Entries supplied:
□ □ □
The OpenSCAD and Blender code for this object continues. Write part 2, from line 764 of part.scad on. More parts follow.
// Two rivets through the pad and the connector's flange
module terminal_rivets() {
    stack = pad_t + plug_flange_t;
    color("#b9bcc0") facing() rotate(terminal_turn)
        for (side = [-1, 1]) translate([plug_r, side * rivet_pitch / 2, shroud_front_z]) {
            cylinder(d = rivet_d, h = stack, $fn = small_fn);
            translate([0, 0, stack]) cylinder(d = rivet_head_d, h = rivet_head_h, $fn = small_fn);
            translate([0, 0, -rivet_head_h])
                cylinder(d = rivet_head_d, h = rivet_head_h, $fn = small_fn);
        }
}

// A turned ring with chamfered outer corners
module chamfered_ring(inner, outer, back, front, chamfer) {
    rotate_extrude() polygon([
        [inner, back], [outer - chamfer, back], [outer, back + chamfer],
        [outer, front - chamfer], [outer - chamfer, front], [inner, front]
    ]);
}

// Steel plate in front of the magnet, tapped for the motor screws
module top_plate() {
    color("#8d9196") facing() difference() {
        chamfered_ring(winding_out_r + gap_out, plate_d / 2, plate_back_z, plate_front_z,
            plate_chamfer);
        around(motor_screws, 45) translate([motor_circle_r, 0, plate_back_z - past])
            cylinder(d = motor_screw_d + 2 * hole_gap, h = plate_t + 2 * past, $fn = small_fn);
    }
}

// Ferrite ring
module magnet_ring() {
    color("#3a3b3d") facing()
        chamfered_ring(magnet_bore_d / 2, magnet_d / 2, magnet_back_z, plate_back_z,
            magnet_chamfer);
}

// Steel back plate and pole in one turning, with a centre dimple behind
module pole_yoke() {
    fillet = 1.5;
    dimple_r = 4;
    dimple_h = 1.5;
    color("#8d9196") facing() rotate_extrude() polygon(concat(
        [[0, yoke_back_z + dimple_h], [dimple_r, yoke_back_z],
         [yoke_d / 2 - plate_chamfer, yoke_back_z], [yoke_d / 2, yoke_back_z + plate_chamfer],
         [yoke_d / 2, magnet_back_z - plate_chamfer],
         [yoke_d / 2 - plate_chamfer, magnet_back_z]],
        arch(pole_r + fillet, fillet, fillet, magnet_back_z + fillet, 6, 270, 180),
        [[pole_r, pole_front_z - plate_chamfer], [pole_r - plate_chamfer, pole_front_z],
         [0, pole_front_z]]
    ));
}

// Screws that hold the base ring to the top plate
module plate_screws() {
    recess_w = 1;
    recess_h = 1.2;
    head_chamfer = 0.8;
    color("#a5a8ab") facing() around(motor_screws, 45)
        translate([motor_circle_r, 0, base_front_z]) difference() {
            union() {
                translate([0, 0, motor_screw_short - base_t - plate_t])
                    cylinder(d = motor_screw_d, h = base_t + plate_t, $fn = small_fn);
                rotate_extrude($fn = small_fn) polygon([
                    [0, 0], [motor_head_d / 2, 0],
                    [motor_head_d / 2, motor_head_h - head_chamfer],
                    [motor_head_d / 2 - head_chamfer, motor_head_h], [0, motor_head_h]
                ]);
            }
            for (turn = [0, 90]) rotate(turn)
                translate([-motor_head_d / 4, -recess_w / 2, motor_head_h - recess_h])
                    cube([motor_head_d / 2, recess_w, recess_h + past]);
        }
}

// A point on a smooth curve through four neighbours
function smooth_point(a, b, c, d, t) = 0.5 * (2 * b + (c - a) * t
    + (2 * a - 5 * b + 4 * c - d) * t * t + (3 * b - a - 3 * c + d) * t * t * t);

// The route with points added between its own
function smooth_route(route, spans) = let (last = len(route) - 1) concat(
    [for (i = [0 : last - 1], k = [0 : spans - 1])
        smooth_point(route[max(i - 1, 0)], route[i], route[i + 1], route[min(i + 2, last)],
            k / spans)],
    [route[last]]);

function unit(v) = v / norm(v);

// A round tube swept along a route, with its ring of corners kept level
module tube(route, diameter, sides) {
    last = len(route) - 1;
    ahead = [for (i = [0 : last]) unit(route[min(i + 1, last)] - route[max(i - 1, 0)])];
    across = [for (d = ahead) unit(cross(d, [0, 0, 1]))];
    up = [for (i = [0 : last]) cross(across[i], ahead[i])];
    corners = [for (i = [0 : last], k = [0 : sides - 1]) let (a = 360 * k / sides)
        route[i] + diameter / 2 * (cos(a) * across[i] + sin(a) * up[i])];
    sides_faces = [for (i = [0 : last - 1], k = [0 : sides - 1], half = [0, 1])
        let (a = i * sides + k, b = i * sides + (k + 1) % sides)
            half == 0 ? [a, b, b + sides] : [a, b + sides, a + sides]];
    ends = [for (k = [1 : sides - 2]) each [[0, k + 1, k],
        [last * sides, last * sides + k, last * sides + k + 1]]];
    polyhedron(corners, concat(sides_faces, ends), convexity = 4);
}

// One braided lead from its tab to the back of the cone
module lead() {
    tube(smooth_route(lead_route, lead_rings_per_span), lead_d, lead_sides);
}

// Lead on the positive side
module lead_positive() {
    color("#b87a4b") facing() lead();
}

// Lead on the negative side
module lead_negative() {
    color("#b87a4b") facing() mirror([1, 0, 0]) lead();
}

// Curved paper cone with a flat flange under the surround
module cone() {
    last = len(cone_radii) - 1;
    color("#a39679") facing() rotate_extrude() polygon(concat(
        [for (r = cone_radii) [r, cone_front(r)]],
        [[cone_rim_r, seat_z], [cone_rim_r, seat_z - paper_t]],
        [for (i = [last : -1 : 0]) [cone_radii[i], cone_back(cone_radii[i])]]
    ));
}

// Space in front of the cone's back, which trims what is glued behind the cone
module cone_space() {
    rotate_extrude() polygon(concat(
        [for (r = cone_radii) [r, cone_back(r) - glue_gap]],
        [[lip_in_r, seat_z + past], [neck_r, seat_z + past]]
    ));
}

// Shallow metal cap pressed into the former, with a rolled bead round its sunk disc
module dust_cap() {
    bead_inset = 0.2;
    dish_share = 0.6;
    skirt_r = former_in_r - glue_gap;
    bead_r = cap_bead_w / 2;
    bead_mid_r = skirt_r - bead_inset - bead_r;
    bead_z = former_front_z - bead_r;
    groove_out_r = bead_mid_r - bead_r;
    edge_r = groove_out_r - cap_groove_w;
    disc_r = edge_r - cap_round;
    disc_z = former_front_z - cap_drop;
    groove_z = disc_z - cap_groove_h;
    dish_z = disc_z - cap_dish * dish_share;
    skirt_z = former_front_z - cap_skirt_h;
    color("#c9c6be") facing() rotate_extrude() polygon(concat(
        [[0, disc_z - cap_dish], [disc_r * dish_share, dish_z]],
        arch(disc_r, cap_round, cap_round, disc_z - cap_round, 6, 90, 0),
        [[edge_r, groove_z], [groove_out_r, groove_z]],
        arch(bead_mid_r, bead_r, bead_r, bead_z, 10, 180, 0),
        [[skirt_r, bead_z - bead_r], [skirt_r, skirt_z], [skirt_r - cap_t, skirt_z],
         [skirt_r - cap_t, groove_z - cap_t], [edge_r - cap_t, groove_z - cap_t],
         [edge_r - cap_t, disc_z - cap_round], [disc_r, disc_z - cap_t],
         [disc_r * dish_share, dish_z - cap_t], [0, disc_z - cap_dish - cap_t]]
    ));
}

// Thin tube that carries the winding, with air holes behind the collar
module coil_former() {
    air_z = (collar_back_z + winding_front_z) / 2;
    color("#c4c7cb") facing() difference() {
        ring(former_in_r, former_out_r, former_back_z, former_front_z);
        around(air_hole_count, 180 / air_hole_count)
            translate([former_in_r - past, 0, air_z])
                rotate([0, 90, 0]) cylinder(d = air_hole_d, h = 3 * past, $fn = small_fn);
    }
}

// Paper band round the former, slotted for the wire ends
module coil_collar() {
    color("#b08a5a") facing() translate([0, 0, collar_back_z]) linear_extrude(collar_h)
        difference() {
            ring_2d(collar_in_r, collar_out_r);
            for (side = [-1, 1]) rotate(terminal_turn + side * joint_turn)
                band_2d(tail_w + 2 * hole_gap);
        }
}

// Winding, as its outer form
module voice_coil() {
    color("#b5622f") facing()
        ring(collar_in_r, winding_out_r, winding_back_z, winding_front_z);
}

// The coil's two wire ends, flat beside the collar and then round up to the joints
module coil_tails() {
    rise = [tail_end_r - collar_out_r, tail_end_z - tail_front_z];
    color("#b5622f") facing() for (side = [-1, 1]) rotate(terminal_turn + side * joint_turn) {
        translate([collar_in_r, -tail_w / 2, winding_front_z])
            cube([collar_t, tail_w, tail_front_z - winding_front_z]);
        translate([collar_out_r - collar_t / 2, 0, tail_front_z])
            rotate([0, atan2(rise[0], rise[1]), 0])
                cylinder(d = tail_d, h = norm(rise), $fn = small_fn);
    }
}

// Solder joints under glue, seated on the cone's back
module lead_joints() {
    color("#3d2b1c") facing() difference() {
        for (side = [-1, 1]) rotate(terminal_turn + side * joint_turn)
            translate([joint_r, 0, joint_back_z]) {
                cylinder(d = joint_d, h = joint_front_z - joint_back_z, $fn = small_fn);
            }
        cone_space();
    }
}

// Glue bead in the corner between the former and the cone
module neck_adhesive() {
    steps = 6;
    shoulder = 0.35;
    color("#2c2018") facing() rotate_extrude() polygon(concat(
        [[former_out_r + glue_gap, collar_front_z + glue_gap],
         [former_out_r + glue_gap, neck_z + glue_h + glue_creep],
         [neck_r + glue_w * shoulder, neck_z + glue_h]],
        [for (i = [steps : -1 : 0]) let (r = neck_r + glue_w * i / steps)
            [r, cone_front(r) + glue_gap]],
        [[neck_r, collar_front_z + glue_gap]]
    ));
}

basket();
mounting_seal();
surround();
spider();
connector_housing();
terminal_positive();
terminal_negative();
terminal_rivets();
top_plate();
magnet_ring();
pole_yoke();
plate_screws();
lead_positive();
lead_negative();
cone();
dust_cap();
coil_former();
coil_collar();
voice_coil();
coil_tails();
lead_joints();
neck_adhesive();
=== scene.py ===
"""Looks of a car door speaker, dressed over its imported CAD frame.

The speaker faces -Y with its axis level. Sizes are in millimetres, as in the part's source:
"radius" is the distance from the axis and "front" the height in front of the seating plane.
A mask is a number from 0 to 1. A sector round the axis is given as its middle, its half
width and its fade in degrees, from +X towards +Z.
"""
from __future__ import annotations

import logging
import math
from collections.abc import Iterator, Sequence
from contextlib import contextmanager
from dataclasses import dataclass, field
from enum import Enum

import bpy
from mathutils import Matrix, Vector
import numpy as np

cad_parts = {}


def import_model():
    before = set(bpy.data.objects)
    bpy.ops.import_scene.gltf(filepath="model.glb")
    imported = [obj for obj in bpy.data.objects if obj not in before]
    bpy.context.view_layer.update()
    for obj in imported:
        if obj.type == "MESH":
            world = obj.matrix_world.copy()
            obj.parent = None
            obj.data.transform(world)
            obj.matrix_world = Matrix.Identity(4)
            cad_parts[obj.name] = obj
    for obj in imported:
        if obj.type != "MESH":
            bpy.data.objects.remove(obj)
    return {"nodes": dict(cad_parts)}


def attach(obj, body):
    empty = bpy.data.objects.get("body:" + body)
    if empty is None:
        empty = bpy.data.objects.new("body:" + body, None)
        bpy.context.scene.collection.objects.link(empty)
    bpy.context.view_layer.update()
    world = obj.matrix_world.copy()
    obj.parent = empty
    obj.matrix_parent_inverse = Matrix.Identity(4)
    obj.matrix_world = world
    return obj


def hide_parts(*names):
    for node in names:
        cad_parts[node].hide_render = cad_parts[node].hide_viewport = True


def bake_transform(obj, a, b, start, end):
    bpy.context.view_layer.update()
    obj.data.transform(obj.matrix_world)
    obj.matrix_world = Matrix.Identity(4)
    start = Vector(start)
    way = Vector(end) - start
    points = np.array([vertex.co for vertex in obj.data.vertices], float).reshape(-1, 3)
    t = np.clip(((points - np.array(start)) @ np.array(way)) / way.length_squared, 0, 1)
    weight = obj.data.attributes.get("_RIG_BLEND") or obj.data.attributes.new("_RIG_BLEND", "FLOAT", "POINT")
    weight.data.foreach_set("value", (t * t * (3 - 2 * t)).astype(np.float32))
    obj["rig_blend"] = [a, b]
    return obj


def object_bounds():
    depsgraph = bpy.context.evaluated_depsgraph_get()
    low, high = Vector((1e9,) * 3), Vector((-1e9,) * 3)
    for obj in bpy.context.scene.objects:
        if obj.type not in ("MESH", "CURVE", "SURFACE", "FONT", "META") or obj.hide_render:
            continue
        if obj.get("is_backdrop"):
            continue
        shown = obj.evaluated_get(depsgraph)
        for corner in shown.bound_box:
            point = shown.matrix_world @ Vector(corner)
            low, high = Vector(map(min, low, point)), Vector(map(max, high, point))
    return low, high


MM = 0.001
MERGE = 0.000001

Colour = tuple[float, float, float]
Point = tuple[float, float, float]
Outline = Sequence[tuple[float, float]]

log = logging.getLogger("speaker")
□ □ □
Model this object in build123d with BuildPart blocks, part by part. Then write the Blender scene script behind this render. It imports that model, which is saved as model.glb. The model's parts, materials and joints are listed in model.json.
□ □ □
Prompt:
Show every line from the listing above in which the string "return" appears.

Exercise solution:
    return {"nodes": dict(cad_parts)}
    return obj
    return obj
    return low, high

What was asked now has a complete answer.